Meanwhile, in VXLAN, a broadcast frame or a multicast frame from a VM is transmitted by using an IP multicast. For the management of join and leave to and from the multicast group in each VXLAN segment, IGMP (Internet Group Management Protocol) is used. As IGMP frames, there are three kinds of message-type frames. More specifically, there are frames of a membership query, a membership report and a leave group. Also, as a protocol for managing the multicast group, there is MLD (Multicast Listener Discovery). In the present specification, a frame of the protocol which manages the multicast group such as IGMP frame and MLD frame is referred to as a multicast management frame.
When VXLAN is applied to the network system disclosed in Patent Document 1, the multicast management frame used in VXLAN is transmitted so as to be distributed to a plurality of ports belonging to a link aggregation group. In this case, there exists an upper switch to which the multicast management frame is not transferred. In the upper switch to which the multicast management frame is not transferred, a source MAC (Media Access Control) address contained in the frame cannot be registered. Due to this, flooding occurs, and it causes the problem of the shortage in the bandwidth of the network system.
Patent Document 1 does not take account of the transmission of the multicast management frame.
An object of the present invention is to provide a network system and a network relay device capable of suppressing the occurrence of the flooding.
The above and other objects and novel characteristics of the present invention will be apparent from the description of the present specification and the accompanying drawings.
The following is a brief description of an outline of the typical embodiment of the invention disclosed in the present application.
A network system according to this embodiment includes: a plurality of fabric switches; and a plurality of port switches connected to the plurality of fabric switches through a plurality of links. The port switch sets a link aggregation group to the plurality of links connected to the plurality of fabric switches, and when the port switch receives a multicast management frame, it transfers the frame to each of the plurality of fabric switches. The fabric switch has a table in which information of a port which has received a frame and a source MAC address of a received frame are registered, and when the fabric switch receives the multicast management frame, it registers information of a port which has received the frame and a source MAC address of the frame in the table.

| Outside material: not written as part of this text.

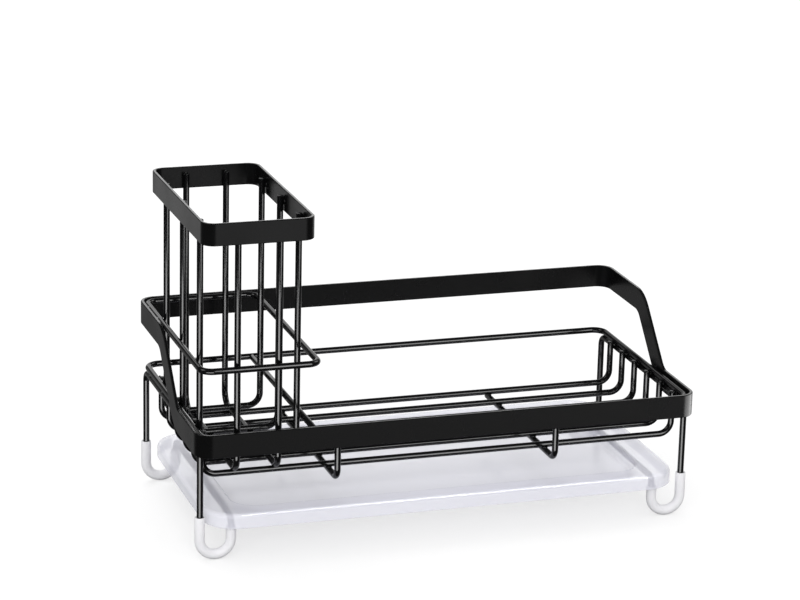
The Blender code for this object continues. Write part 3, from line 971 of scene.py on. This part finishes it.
    def holder_joints(self):
        """Return the joints of the holder's wires with its band and with each other."""
        band = sizes().band_thickness
        band_z = (HOLDER_LOW.z + HOLDER_HIGH.z) / 2
        long_nodes = ["holder_long_wire_1", "holder_long_wire_2"]
        long_x = [node_middle(node).x for node in long_nodes]
        long_top = wide_box(long_nodes[0])[0].z + sizes().wire_thickness
        joints = []
        for node, x in zip(long_nodes, long_x):
            low, high = wide_box(node)
            gaps = ((low.y + HOLDER_LOW.y + band) / 2, (high.y + HOLDER_HIGH.y - band) / 2)
            joints += [joint(x, y, band_z, Y_AXIS, Z_AXIS, BAND_WELD) for y in gaps]
        for number in (1, 2, 3):
            low, high = wide_box(f"holder_side_wire_{number}")
            y = (low.y + high.y) / 2
            gaps = ((low.x + HOLDER_LOW.x + band) / 2, (high.x + HOLDER_HIGH.x - band) / 2)
            joints += [joint(x, y, band_z, X_AXIS, Z_AXIS, BAND_WELD) for x in gaps]
            joints += [joint(x, y, (long_top + low.z) / 2, Z_AXIS, X_AXIS) for x in long_x]
        return joints


# Camera fitted to the photograph
CAMERA_PLACE = (-0.55244, -1.63184, 0.65719)
CAMERA_HEADING = math.radians(-18.3677)
CAMERA_PITCH = math.radians(72.9641)
CAMERA_ROLL = math.radians(1.3906)
CAMERA_LENS = 132.4439
CAMERA_REACH = 100
SENSOR_WIDTH = 36

WHITE = (1, 1, 1, 1)
SKY_STRENGTH = 0.80

# The floor, and its glow for the camera: how far from the middle it starts and stops to grow, and
# its strength at each
FLOOR_SIZE = 24
FLOOR_ROUGHNESS = 0.9
FLOOR_SPECULAR = 0.1
GLOW_NEAR = 0.4
GLOW_FAR = 2.2
GLOW_NEAR_STRENGTH = 0.60
GLOW_FAR_STRENGTH = 0.8

# Lamps, which light the pale pieces: heading and lift in degrees, width, height and strength
LAMP_DISTANCE = 4
LAMPS = {
    "front_fill": (-24, 22, 3.4, 1.6, 5.1),
    "top_softbox": (-165, 64, 2.6, 2.6, 2.2),
}

# Soft boxes that show only in the gloss of one piece, or of the pieces of one material:
# its name, heading and lift in degrees, width, height and strength
GLINT_DISTANCE = 2.5
GLINTS = {
    "upright_glint": ("glossy_black_coat", -28, -17, 2.4, 1.0, 7.0),
    "long_wire_glint": ("glossy_black_coat", 20, 14, 1.1, 1.8, 6.0),
    "cross_wire_glint": ("glossy_black_coat", -175, 20, 0.8, 0.8, 0.8),
    "front_sheen": ("satin_black_coat", 19, -17, 1.6, 1.2, 0.5),
    "holder_sheen": ("holder_mouth_band", 14, -15, 1.4, 1.2, 0.6),
    "holder_side_sheen": ("holder_mouth_band", -162, -17, 1.4, 1.4, 0.22),
    "rim_sheen": ("satin_black_coat", 162, 20, 1.2, 1.2, 1.4),
    "corner_sheen": ("coated_band", 77, -15, 2.9, 1.2, 6.5),
    "tray_rim_glint": ("translucent_tray_plastic", 30, 48, 0.9, 0.9, 28.0),
    "tray_top_sheen": ("translucent_tray_plastic", 162, 17, 2.4, 1.4, 0.5),
}

# What gloss shows of the studio: a dim room, the white backdrop behind the object, and soft
# boxes, each with its heading and lift in degrees, its full and outer radius, and its strength
GLOSS_BASE = 0.05
GLOSS_BOXES = (
    (161, 5, 20, 30, 0.95),
    (-162, -17, 14, 32, 0.23),
    (135, -15, 15, 35, 1.0),
    (-95, 38, 8, 20, 3.0),
    (100, 38, 8, 20, 3.0),
)


def direction(heading, lift):
    """Return the direction at a heading from the front and a lift, both in degrees."""
    turn = math.radians(heading)
    rise = math.radians(lift)
    return Vector((math.sin(turn) * math.cos(rise), -math.cos(turn) * math.cos(rise), math.sin(rise)))


class ORGANIZER_OT_stage(bpy.types.Operator):
    """Set up the plain pale floor, the soft studio light and the camera"""

    bl_idname = "organizer.stage"
    bl_label = "Stage"

    def execute(self, context):
        self.floor()
        self.world(context.scene)
        for name, settings in LAMPS.items():
            lamp = self.lamp(name, LAMP_DISTANCE, *settings)
            lamp.visible_glossy = False
        for name, (shown_in, *settings) in GLINTS.items():
            lamp = self.lamp(name, GLINT_DISTANCE, *settings)
            lamp.visible_diffuse = False
            self.show_only_in(lamp, shown_in)
        self.let_through(bpy.data.objects["upright_glint"], "coated_band")
        self.camera(context.scene)
        context.scene.view_settings.view_transform = "Standard"
        return {"FINISHED"}

    def floor(self):
        """Lay the floor, which shows white where no shadow falls."""
        deselect()
        bpy.ops.mesh.primitive_plane_add(size=FLOOR_SIZE, location=(0, 0, 0))
        floor = bpy.context.object
        floor.name = "studio_floor"
        floor.visible_glossy = False
        floor.visible_shadow = False
        material = bpy.data.materials.new("pale_floor")
        material.use_nodes = True
        tree = material.node_tree
        shader = tree.nodes["Principled BSDF"]
        coat = {"Roughness": FLOOR_ROUGHNESS, "Specular IOR Level": FLOOR_SPECULAR}
        fill_sockets(tree, shader, {"Base Color": (*colours().floor_colour, 1), **coat})
        place = add_node(tree, "TexCoord").outputs["Object"]
        away = add_node(tree, "VectorMath", {0: place}, operation="LENGTH")
        glow = add_node(tree, "MapRange", {
            "Value": away.outputs["Value"],
            "From Min": GLOW_NEAR,
            "From Max": GLOW_FAR,
            "To Min": GLOW_NEAR_STRENGTH,
            "To Max": GLOW_FAR_STRENGTH,
        })
        seen = {0: glow.outputs["Result"], 1: self.looked_at(tree)}
        strength = add_node(tree, "Math", seen, operation="MULTIPLY").outputs["Value"]
        light = add_node(tree, "Emission", {"Strength": strength}).outputs["Emission"]
        both = add_node(tree, "AddShader", {0: shader.outputs["BSDF"], 1: light})
        fill_sockets(tree, tree.nodes["Material Output"], {"Surface": both.outputs["Shader"]})
        floor.data.materials.append(material)

    def looked_at(self, tree):
        """Return a socket that is 1 where the camera looks, also through the tray."""
        path = add_node(tree, "LightPath")
        rays = {0: path.outputs["Is Camera Ray"], 1: path.outputs["Is Transmission Ray"]}
        return add_node(tree, "Math", rays, operation="MAXIMUM").outputs["Value"]

    def world(self, scene):
        """Fill the scene with even light, a white background, and soft boxes for gloss."""
        world = bpy.data.worlds.new("studio_world")
        scene.world = world
        world.use_nodes = True
        tree = world.node_tree
        fill = tree.nodes["Background"]
        fill_sockets(tree, fill, {"Color": WHITE, "Strength": self.sky_strength(tree)})
        gloss = add_node(tree, "Background", {"Strength": self.gloss_strength(tree)})
        white = add_node(tree, "Background", {"Color": WHITE})
        lit = add_node(tree, "MixShader", {
            "Fac": add_node(tree, "LightPath").outputs["Is Glossy Ray"],
            1: fill.outputs["Background"],
            2: gloss.outputs["Background"],
        })
        shown = add_node(tree, "MixShader", {
            "Fac": self.looked_at(tree),
            1: lit.outputs["Shader"],
            2: white.outputs["Background"],
        })
        fill_sockets(tree, tree.nodes["World Output"], {"Surface": shown.outputs["Shader"]})

    def sky_strength(self, tree):
        """Return a socket with the strength of the even light, which comes from above the floor."""
        place = add_node(tree, "TexCoord").outputs["Generated"]
        rise = add_node(tree, "SeparateXYZ", {"Vector": place}).outputs["Z"]
        above = add_node(tree, "Math", {0: rise, 1: 0}, operation="GREATER_THAN").outputs["Value"]
        return add_node(tree, "Math", {0: above, 1: SKY_STRENGTH}, operation="MULTIPLY").outputs["Value"]

    def gloss_strength(self, tree):
        """Return a socket with the strength of the soft boxes in each direction of the world."""
        place = add_node(tree, "TexCoord").outputs["Generated"]
        total = GLOSS_BASE
        for heading, lift, inner, outer, strength in GLOSS_BOXES:
            sides = {0: place, 1: direction(heading, lift)}
            near = add_node(tree, "VectorMath", sides, operation="DOT_PRODUCT")
            box = add_node(tree, "MapRange", {
                "Value": near.outputs["Value"],
                "From Min": math.cos(math.radians(outer)),
                "From Max": math.cos(math.radians(inner)),
                "To Max": strength,
            }, interpolation_type="SMOOTHSTEP")
            total = add_node(tree, "Math", {0: total, 1: box.outputs["Result"]}).outputs["Value"]
        return total

    def lamp(self, name, distance, heading, lift, width, height, strength):
        """Aim a soft rectangular lamp at the object, hidden from the camera."""
        away = direction(heading, lift)
        aim = Vector((0, 0, CAD_BOUNDS[1][2] / 2))
        turned = away.to_track_quat("Z", "Y").to_euler()
        deselect()
        bpy.ops.object.light_add(type="AREA", location=aim + away * distance, rotation=turned)
        lamp = bpy.context.object
        lamp.name = name
        lamp.data.shape = "RECTANGLE"
        lamp.data.size = width
        lamp.data.size_y = height
        lamp.data.energy = strength * math.pi * width * height
        lamp.visible_camera = False
        return lamp

    def show_only_in(self, lamp, name):
        """Let the lamp reach only the piece, or the pieces of the material, of the given name."""
        pieces = bpy.data.collections.new(lamp.name)
        for piece in bpy.context.scene.objects:
            if piece.type == "MESH" and name in (piece.name, piece.data.materials[0].name):
                pieces.objects.link(piece)
        if not pieces.objects:
            raise RuntimeError(f"{lamp.name} finds nothing named {name} to show in")
        lamp.light_linking.receiver_collection = pieces

    def let_through(self, lamp, name):
        """Keep the piece of the given name from shading the lamp."""
        pieces = bpy.data.collections.new(f"past_{name}")
        pieces.objects.link(bpy.data.objects[name])
        pieces.collection_objects[0].light_linking.link_state = "EXCLUDE"
        lamp.light_linking.blocker_collection = pieces

    def camera(self, scene):
        """Stand the camera where the photograph was taken from."""
        turned = (Matrix.Rotation(CAMERA_HEADING, 3, "Z") @ Matrix.Rotation(CAMERA_PITCH, 3, "X")
                  @ Matrix.Rotation(CAMERA_ROLL, 3, "Z"))
        bpy.ops.object.camera_add(location=CAMERA_PLACE, rotation=turned.to_euler())
        camera = bpy.context.object
        camera.name = "photo_camera"
        camera.data.lens = CAMERA_LENS
        camera.data.sensor_width = SENSOR_WIDTH
        camera.data.clip_end = CAMERA_REACH
        scene.camera = camera


class ORGANIZER_PT_panel(bpy.types.Panel):
    """Lists the organizer's pieces in the sidebar"""

    bl_idname = "ORGANIZER_PT_panel"
    bl_label = "Sink organizer"
    bl_space_type = "VIEW_3D"
    bl_region_type = "UI"
    bl_category = "Organizer"

    def draw(self, context):
        for operator in OPERATORS:
            self.layout.operator(operator.bl_idname)
        for group in (context.scene.organizer_sizes, context.scene.organizer_finish):
            box = self.layout.box()
            for name in group.__annotations__:
                box.prop(group, name)


OPERATORS = (
    ORGANIZER_OT_band_frame,
    ORGANIZER_OT_basket_loops,
    ORGANIZER_OT_floor_wires,
    ORGANIZER_OT_leg_frames,
    ORGANIZER_OT_foot_sleeves,
    ORGANIZER_OT_brush_holder,
    ORGANIZER_OT_tray,
    ORGANIZER_OT_welds,
    ORGANIZER_OT_stage,
)
GROUPS = (OrganizerSizes, OrganizerFinish)


def register():
    """Register the groups, operators and panel, and give the scene its sizes and colours."""
    for item in (*GROUPS, *OPERATORS, ORGANIZER_PT_panel):
        bpy.utils.register_class(item)
    bpy.types.Scene.organizer_sizes = PointerProperty(type=OrganizerSizes)
    bpy.types.Scene.organizer_finish = PointerProperty(type=OrganizerFinish)


def unregister():
    """Take back what register adds."""
    del bpy.types.Scene.organizer_finish
    del bpy.types.Scene.organizer_sizes
    for item in (ORGANIZER_PT_panel, *reversed(OPERATORS), *reversed(GROUPS)):
        bpy.utils.unregister_class(item)


def main():
    """Build every piece in order."""
    register()
    bpy.ops.organizer.band_frame()
    bpy.ops.organizer.basket_loops()
    bpy.ops.organizer.floor_wires()
    bpy.ops.organizer.leg_frames()
    bpy.ops.organizer.foot_sleeves()
    bpy.ops.organizer.brush_holder()
    bpy.ops.organizer.tray()
    bpy.ops.organizer.welds()
    bpy.ops.organizer.stage()


if __name__ == "__main__":
    main()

Also, a network relay device of this embodiment is connected to a plurality of other network relay devices through a plurality of links, sets a link aggregation group to the plurality of links connected to the plurality of other network relay devices, and when receiving a multicast management frame, transfers the frame to the plurality of other network relay devices.
According to one embodiment, it is possible to provide a network system and a network relay device capable of suppressing the occurrence of the flooding.
Hereinafter, embodiments of the present invention will be described in detail with reference to the accompanying drawings. Note that components having the same function are denoted by the same reference characters throughout the drawings for describing the embodiments, and the repetitive description thereof will be omitted.
In
The terminal unit 14 has an IP (Internet Protocol) address and a MAC address by which the terminal unit 14 itself is specified, and virtual MAC addresses for specifying the virtual machines VM[1,1] to VM[2,n] are given to the respective virtual machines VM[1,1] to VM[2,n].
In the following description, the case where a frame is transmitted from the virtual machine VM[1,1] in the information processing device 13a to the virtual machine VM [2,1] in the information processing device 13m is taken as an example. A frame (MAC frame) whose destination is a virtual MAC address of VM[2,1] and whose source is a virtual MAC address of VM [1,1] is transmitted from the virtual machine VM[1,1] to the terminal unit 14. The terminal unit 14 in the information processing device 13a adds a header compliant with the standard of VXLAN to the frame to encapsulate it. Concretely, the terminal unit 14 in the information processing device 13a adds a header having the IP address and the MAC address of the terminal unit 14 in the information processing device 13a as information of the source and having the IP address and the MAC address of the terminal unit 14 in the information processing device 13m as information of the destination to the frame to form an encapsulated frame, and transmits it to the box-type fabric system 12a.
The box-type fabric system 12a transmits the encapsulated frame to the information processing device 13m based on the MAC address of the terminal unit 14 in the information processing device 13m to be a destination contained in the received encapsulated frame.
The terminal unit 14 of the information processing device 13m deletes the header compliant with the standard of VXLAN from the received encapsulated frame. Then, the terminal unit 14 of the information processing device 13m transmits the frame to the virtual machine VM [2,1] based on the virtual MAC address of the virtual machine VM[2,1] contained as the destination MAC address in the frame.
Thereafter, for example, when the frame is transmitted from the virtual machine VM[2,1] to the virtual machine VM[1,1], the process reverse to that described above is performed. In this case, the frame is previously transmitted from the virtual machine VM[1,1] to the virtual machine VM[2,1] through the box-type fabric system 12a. Therefore, the box-type fabric system 12a has learned the MAC address of the terminal unit 14 in the information processing device 13a. Therefore, the occurrence of flooding can be suppressed and the information processing device 13a can be specified from the received encapsulated frame.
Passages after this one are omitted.